Since I’m committed to not beating up on my body for both being female and looking female, and since my expectation is I’m only going to look like I’m in starvation mode if I’m starving myself, and that doesn’t work for the whole not killing myself thing. I realized, oh wait if I keep this up I could get strong as fuck and really not look like it.
But hey, that’s the deal with female bodies- we’re getting lied to about what strong looks like. Sometimes muscles are visible, lots of times they’re not. If you can lift the weight, that’s how strong you are.
So the question is do other people need to see the strength for it to be real?
Well, I don’t know if you’ve caught on that I have a lot of disdain for other people’s ability to perceive me. I’ve been around so many blocks with other people’s perceptions of me that my assumption is those perceptions are 99.9% their own bullshit.
But how do you ever learn about yourself if your default is complete dismissiveness of other people’s takes about you?
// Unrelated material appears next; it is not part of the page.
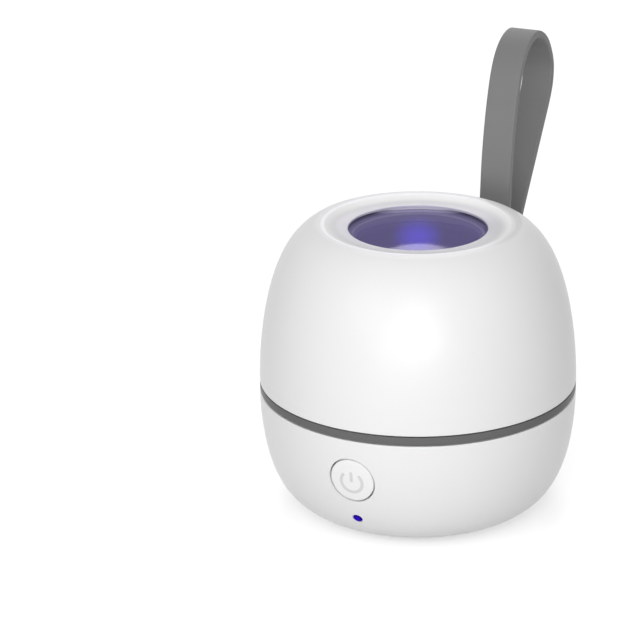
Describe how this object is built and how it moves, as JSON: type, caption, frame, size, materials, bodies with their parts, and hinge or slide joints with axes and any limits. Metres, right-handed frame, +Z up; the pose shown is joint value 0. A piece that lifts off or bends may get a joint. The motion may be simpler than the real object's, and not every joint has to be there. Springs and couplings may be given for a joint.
{
  "type": "pacifier sterilizer case",
  "caption": "Round pocket case with a domed hinged lid, a violet window, a lamp under a dark chamber, a front power button, a charging port and a rear silicone carrying loop.",
  "frame": {"origin": "centre of the foot pad's underside, on the table", "axes": "+Z up through the lid's window, the power button faces -Y, the hinge and the carrying loop are at +Y"},
  "size_m": [0.07, 0.1055, 0.0935],
  "materials": {
    "base_shell": "satin gloss white",
    "collar_ring": "satin dark grey",
    "chamber_bowl": "satin dark violet",
    "lamp_lens": "clear polished",
    "lens_seal": "matte black",
    "lamp_board": "white coated",
    "uv_led": "ceramic with a clear top",
    "lamp_connector": "moulded cream",
    "main_board": "green coated board",
    "control_chip": "moulded black",
    "charge_chip": "moulded black",
    "battery_cell": "foil pouch",
    "battery_lead_red": "insulated wire",
    "battery_lead_black": "insulated wire",
    "charging_socket": "plated steel",
    "switch_board": "green coated board",
    "switch_body": "tinned steel",
    "indicator_led": "moulded white",
    "indicator_lens": "clear tinted blue violet",
    "lid_sensor": "moulded black",
    "latch_magnet": "plated",
    "hinge_pin": "ground steel",
    "case_screw": "plated steel",
    "foot_pad": "matte grey",
    "lid_shell": "satin gloss white",
    "lid_window": "clear tinted violet",
    "window_ring": "satin dark",
    "lid_liner": "metallised satin silver",
    "lid_magnet": "plated",
    "carry_strap": "matte grey silicone",
    "power_button": "satin white",
    "switch_plunger": "moulded black"
  },
  "bodies": {
    "base": {"base_shell": "base_shell", "collar_ring": "collar_ring", "chamber_bowl": "chamber_bowl", "lamp_lens": "lamp_lens", "lens_seal": "lens_seal", "lamp_board": "lamp_board", "uv_led_1": "uv_led", "uv_led_2": "uv_led", "uv_led_3": "uv_led", "uv_led_4": "uv_led", "lamp_connector": "lamp_connector", "main_board": "main_board", "control_chip": "control_chip", "charge_chip": "charge_chip", "battery_cell": "battery_cell", "battery_lead_red": "battery_lead_red", "battery_lead_black": "battery_lead_black", "charging_socket": "charging_socket", "switch_board": "switch_board", "switch_body": "switch_body", "indicator_led": "indicator_led", "indicator_lens": "indicator_lens", "lid_sensor": "lid_sensor", "latch_magnet": "latch_magnet", "hinge_pin": "hinge_pin", "case_screw_1": "case_screw", "case_screw_2": "case_screw", "case_screw_3": "case_screw", "foot_pad": "foot_pad"},
    "lid": {"lid_shell": "lid_shell", "lid_window": "lid_window", "window_ring": "window_ring", "lid_liner": "lid_liner", "lid_magnet": "lid_magnet"},
    "strap": {"carry_strap": "carry_strap"},
    "button": {"power_button": "power_button", "switch_plunger": "switch_plunger"}
  },
  "joints": [
    {"name": "lid_hinge", "type": "hinge", "parent": "base", "child": "lid", "pos_m": [0, 0.0372, 0.0295], "axis": [-1, 0, 0], "range_deg": [0, 90]},
    {"name": "strap_swing", "type": "hinge", "parent": "base", "child": "strap", "pos_m": [0, 0.0372, 0.0295], "axis": [-1, 0, 0], "range_deg": [0, 72]},
    {"name": "button_press", "type": "slide", "parent": "base", "child": "button", "axis": [0, 0.9893, 0.1458], "range_m": [0, 0.0004], "stiffness_N_per_m": 2000}
  ],
  "couplings": [
    {"joint": "strap_swing", "follows": "lid_hinge", "ratio": 0.8}
  ]
}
It’s real easy. There’s numbers on the weights. There’s what you’ve lived through. There’s what hasn’t killed you.
Strength is fun to have, even if people can’t see it. Strength is fun to know about. Strength is fun to be able to use.
Is detransition the definition of who I am? I just think of it as a weight I lifted. I was doing hard things before transition/detransition and I’ve done hard things since. I’m a woman who just throws herself at the world, and so I’ve gotten the shit kicked out of me a lot, but also I’ve gotten really strong. It’s fun being strong. It’s not a sad-sack kind of deal, although it can look sad to people who aren’t prone to throwing themselves against the world like it’s a concrete floor.
Here’s the thing about smashing your face on a concrete floor- the first time it’s a tragedy, the 12th time it’s a little bit fun. The kind of fun you could do without, but some part of you gets proud. That’s where you see who you are.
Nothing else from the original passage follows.